3. In my opinion, the departmental proceedings have not been conducted in accordance with law, With regard to the first charge, the petitioner was entitled to demand that the evidence of the Sub divisional Officer and of the Deputy Commissioner should be taken, The respondents were not entitled to refuse that reasonable demand. Indeed, in the absence of these officials, the issue could not be satisfactorily decided, and it must be held that the petitioner was not given sufficient opportunity of defending himself, and justice was not done. Then again, in spite of the fact that the petitioner's explanation was received, although somewhat belated, the final order was made without considering the explanation. The refusal to give inspection of the exhibits is also without sense, and such an incomplete inspection could not enable the petitioner to defend himself. In this respect also, justice was not done.
4. The order, therefore, will be, that this rule is made absolute and the order of dismissal, dated 2 December 1959 is set aside and/or quashed by a writ in the nature of certiorari. The enquiry report is also quashed by a writ in the nature of certiorari.
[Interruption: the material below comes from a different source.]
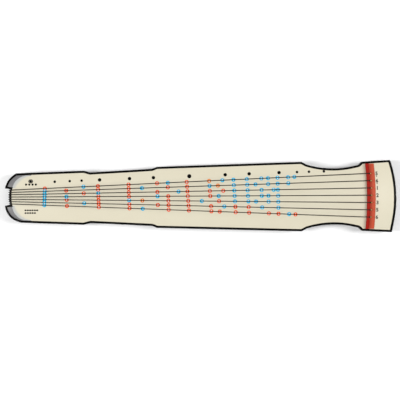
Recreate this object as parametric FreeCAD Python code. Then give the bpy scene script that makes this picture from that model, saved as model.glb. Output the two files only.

So far as the departmental proceedings are concerned, the charge-sheet already issued and the evidence on record need not be disturbed, in case the respondents are inclined to continue the departmental enquiry, The departmental enquiry will, however, proceed from that stage in accordance with law.
5. There will be no order as to costs.
6. Nothing in this order will prevent the Government from serving the petitioner with an order of suspension in accordance with law, if they so intend.